It is an interesting thought that a few hundred years ago, the son of a merchant walked into the workshop of a roof tile maker and asked him to make him a tea bowl.
The son of the merchant was Sen no Rikyū, of course, and the roof tile maker was Chōjirō.
At first the idea seems strange. Why would a roof tile maker be a person to create ceremonial tea bowls?
Bowls are some of the oldest human inventions, of course. And by the time of Chōjirō they were quite refined objects. The ones from China were so advanced that even now some of the oldest ones appear to come from a parallel universe or some magical alien world. The Korean bowls have a quality that brings them closer to Earth. Their proportions and materials have a beauty that somehow taps into the proportions and the warmth of mother nature.
But roof tiles?
When I close my eyes and imagine looking at the roof of an imperial palace in Kyoto, the picture in my mind is of architecture that in so many ways loves to play with light, but even more so with shadows. The roof is such an important element of the building. And it is a part that has to both experience the merciless heat of the sun and the rain and snow again and again and again. And again.
The tiles are humble objects, repeated, repeated, repeated, perfectly. Glazed perfectly. Produced perfectly. They need to fit and interlock perfectly. A model for industrial prefabrication, done by hand.

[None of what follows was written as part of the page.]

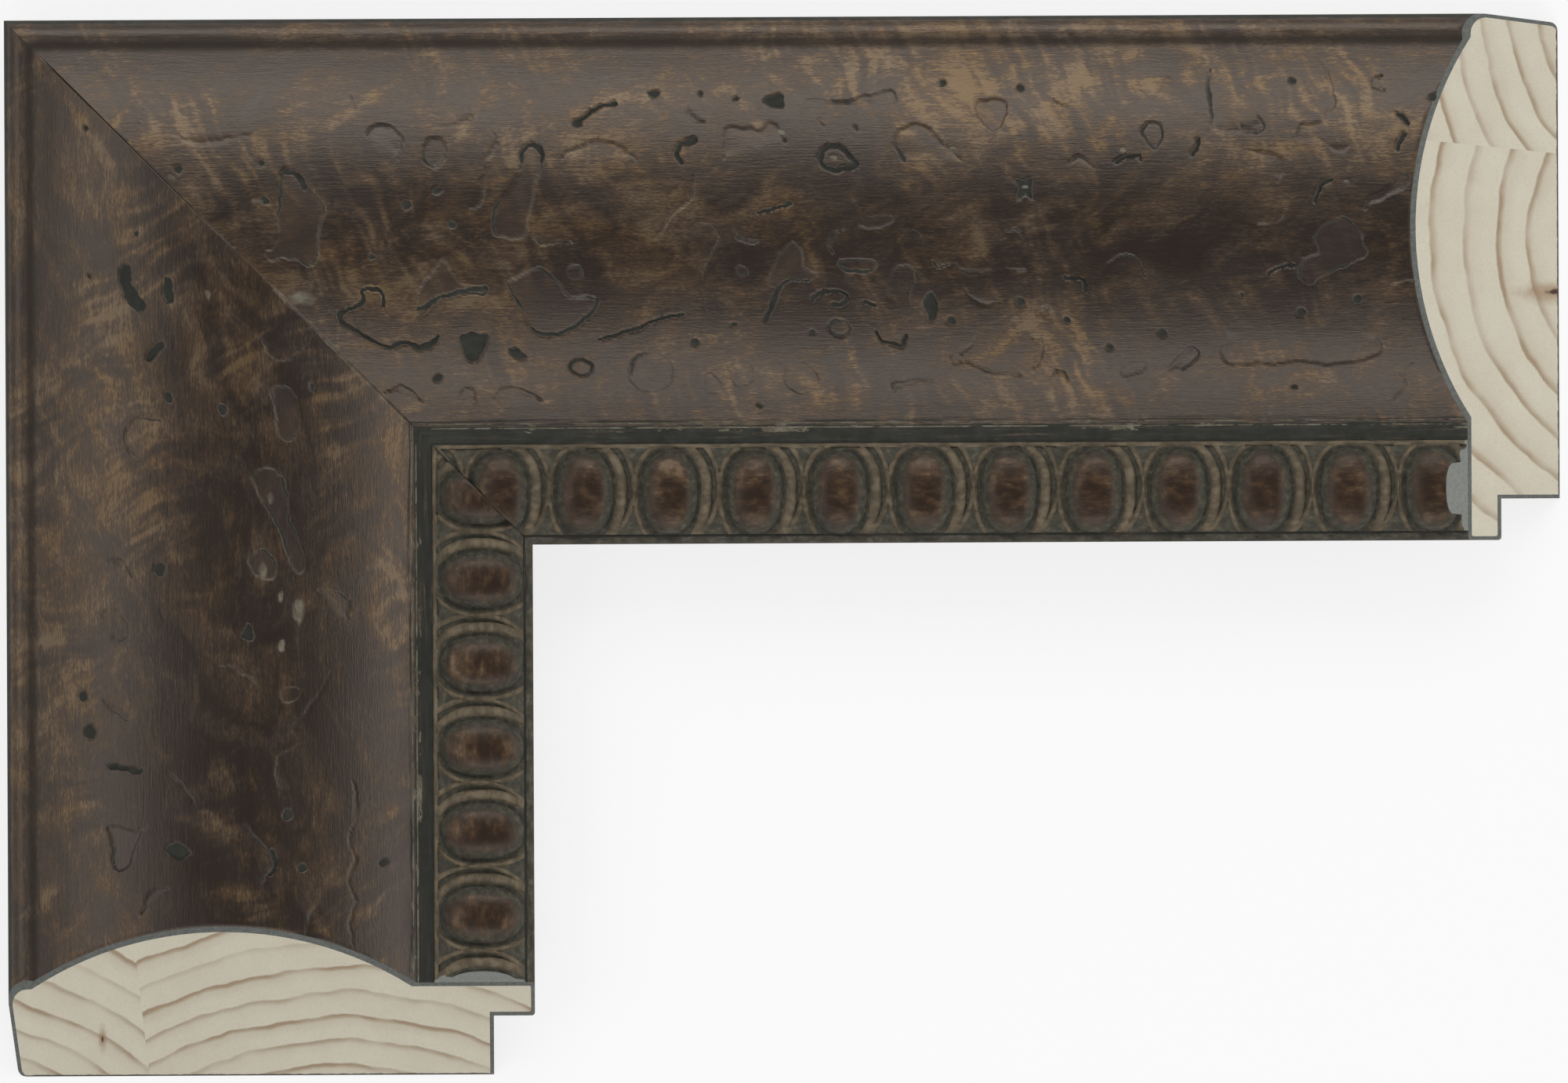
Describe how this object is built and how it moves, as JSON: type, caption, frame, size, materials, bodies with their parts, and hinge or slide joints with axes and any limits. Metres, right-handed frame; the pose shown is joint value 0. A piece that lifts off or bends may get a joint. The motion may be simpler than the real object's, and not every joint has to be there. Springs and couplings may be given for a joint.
{
  "type": "picture frame moulding corner sample",
  "caption": "Mitred corner of a wide wooden picture frame moulding with an arched brown face, an outer bead and an egg ornament by the sight edge, its ends sawn at a bevel.",
  "frame": {"origin": "centre of the bounding box on the back, the plane that the moulding lies on", "axes": "+X along the top rail, away from the mitred corner, +Y towards the top rail's outer side, so the side rail runs along -Y, and +Z out of the moulding's face"},
  "size_m": [0.2436, 0.1656, 0.0236],
  "materials": {
    "pine": "bare sawn pine",
    "finished_gesso": "satin dark brown and bronze finish over dark grey gesso",
    "finished_composition": "satin dark brown finish rubbed back on the high edges, over light grey composition"
  },
  "bodies": {
    "root": {"top_rail_outer_stave": "pine", "top_rail_inner_stave": "pine", "top_rail_gesso_coat": "finished_gesso", "top_rail_egg_strip": "finished_composition", "side_rail_outer_stave": "pine", "side_rail_inner_stave": "pine", "side_rail_gesso_coat": "finished_gesso", "side_rail_egg_strip": "finished_composition"}
  },
  "joints": []
}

It takes just the right amount of fire, flames shaped by just the right kiln, over a specific amount of time, often a long time, to create these humble, incredibly important objects. Humble but vital.

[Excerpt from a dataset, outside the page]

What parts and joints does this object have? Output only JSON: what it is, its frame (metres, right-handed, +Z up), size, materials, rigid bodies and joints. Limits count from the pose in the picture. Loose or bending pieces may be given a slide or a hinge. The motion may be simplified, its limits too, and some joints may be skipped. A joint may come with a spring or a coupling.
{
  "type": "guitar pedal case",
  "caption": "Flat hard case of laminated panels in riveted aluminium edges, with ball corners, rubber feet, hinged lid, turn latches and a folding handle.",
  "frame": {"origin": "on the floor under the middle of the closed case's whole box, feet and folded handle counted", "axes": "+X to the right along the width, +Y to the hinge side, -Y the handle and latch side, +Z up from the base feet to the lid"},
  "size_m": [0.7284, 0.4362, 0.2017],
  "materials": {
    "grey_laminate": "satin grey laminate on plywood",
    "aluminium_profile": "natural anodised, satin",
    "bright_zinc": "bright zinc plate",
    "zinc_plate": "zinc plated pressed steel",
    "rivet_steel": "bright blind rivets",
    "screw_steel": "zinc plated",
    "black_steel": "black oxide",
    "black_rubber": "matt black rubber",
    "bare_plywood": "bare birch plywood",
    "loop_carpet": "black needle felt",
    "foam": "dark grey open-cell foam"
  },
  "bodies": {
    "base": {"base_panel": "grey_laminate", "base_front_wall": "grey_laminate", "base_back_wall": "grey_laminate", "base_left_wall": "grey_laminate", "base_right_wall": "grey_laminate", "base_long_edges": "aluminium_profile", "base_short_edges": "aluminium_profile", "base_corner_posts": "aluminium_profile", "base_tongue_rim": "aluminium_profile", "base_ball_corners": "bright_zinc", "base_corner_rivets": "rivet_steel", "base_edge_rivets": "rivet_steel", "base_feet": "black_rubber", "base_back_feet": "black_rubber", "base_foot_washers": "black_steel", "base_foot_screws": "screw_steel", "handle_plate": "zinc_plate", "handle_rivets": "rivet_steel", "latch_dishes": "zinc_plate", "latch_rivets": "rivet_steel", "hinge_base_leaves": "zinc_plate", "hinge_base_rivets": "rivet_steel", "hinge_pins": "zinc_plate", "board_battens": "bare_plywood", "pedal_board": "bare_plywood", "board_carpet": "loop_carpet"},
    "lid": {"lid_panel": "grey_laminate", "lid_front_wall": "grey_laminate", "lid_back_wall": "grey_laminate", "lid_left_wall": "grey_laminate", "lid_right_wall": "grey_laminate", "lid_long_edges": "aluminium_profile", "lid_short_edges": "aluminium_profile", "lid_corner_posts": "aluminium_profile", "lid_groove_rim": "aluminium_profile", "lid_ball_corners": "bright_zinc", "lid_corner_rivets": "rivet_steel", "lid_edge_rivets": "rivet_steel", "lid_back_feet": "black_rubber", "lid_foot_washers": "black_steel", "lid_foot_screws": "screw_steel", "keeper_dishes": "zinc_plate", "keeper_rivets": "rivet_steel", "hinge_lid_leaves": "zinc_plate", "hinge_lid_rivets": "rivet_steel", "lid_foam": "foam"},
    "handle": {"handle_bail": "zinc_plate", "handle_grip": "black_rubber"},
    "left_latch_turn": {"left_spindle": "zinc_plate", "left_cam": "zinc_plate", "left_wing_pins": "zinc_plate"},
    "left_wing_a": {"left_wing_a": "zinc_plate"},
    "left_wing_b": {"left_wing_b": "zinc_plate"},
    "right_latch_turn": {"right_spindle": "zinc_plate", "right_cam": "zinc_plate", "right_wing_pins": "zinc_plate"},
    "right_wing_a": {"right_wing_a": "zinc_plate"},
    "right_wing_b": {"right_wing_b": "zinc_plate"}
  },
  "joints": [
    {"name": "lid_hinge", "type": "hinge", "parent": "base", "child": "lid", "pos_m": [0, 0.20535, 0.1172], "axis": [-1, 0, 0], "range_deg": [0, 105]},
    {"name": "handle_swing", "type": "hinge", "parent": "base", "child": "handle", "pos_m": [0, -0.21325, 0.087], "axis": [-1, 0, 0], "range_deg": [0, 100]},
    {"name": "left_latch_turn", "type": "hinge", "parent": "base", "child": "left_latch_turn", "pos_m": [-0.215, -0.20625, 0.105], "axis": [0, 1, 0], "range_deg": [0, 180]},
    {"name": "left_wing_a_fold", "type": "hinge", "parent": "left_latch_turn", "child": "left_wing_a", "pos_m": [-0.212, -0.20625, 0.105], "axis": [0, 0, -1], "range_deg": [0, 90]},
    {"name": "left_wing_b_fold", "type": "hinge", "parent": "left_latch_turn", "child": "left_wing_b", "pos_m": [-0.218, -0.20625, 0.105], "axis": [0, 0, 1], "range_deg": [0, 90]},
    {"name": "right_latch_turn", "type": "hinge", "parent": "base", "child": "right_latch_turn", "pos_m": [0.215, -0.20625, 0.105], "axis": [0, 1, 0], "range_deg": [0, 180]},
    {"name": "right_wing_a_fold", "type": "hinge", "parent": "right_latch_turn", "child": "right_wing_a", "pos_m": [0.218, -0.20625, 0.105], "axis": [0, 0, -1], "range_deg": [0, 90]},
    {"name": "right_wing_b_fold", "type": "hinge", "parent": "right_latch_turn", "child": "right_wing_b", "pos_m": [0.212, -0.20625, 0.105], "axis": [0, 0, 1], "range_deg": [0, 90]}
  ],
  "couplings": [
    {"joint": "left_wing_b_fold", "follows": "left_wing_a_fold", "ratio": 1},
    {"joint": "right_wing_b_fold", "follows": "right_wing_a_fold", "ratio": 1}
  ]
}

And so, taking the material quality of a roof tile and turning it into something that holds on to a liquid rather than repelling it, to make it as raw inside, so it is quiet when the rain hits, making it in a way that insulates from the heat; All of these aspects taken together are just ingenious innovation and transfer of design.
From the imperial roof into the hands of a tea master and his guest.

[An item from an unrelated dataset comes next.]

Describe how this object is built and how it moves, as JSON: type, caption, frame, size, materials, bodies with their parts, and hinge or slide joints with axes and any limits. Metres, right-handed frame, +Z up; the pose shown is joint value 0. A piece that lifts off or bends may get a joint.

The more I think about it, the more ingenious this all becomes. And Chōjirō was a brilliant craftsman too. He was perfectly aware of the scale of his project. When making tiles for a roof, it takes thousands of perfectly matched objects that are only seen up close by a select few. Most of the time tiles are seen from afar, from an awkward angle, en masse.
The bowls are different in almost every way. Not only are they seen up close. They are designed to be held. They need to perfectly speak to one’s hands. They need to be a certain way when lifted, a certain elegant weight. They need to have a certain set of characteristics when held, smelled and touched with lips.
Lips on a roof tile? Yes, the wind and rain and sun get to kiss them.
The complexity of a tea bowl is hard to understand. It is a humble object, but it is also a gateway to a universe of ideas and experiences. Designed to be used in a context that happens between people; designed to ignite conversation.
Me drinking tea out of a Raku bowl probably lacks the level of respect which the object was designed for. But I still fall through the loop of thoughts every time.
I have been lucky to be allowed a tiny bit closer to the creation process of tea bowls. And with every one I make I am also reminded of something passed on to us, even generations later, and also in places of which Chōjirō probably did not know much about.
The way of the clay has emerged for me more and more now. The ground appears clearer now. No pun intended. I am being pulled into some kind of wisdom that is much older than even the names of the countries from which the most famous ceramics have emerged. And I am seduced to a certain level of playfulness. I am a person of the 20th and 21st centuries. And so many of the methods and ways I can use are in some ways shortcuts. In some other ways they are perhaps stupid distractions. But I do have the highest of respect for what Sen no Rikyu and Chōjirō have dared to do. In an environment of power and wealth, they somehow managed to understand that the biggest treasure for us is the intimate relationship, the closeness to others. They understood that the highest value is in objects which are useful and well designed and connected to the best qualities of nature.
The profound wisdom that radiates to us from objects these men have created and from objects inspired by them in centuries since is astonishing.
Creating something that without speaking, speaks, calmly and deeply. And in a language that is beyond language. Objects that predicted the age of machines and yet already managed to stand firmly as a counterweight to them.
I do not know how many times I have watched the sequence of how a raku bowl emerges out of the fire and then glows and breathes beneath it. How many times I have watched it then go into water, emerge from the water. The sound of its interaction with the surrounding air. It’s a similar sound to that made by lava, as it erupts onto the surface to create land.
Landscapes and worlds in deceptively small objects?
Humble and mighty at the same time?
It’s an interesting thought that all of this emerged, probably from observation, thought and conversation. And it is astounding how much of it has been literally been passed on from hands to hands to hands. From mind to mind to mind.
So much so, that the thought glows of something divine creating poetry to entertain herself in this slice of time we perceive as our reality.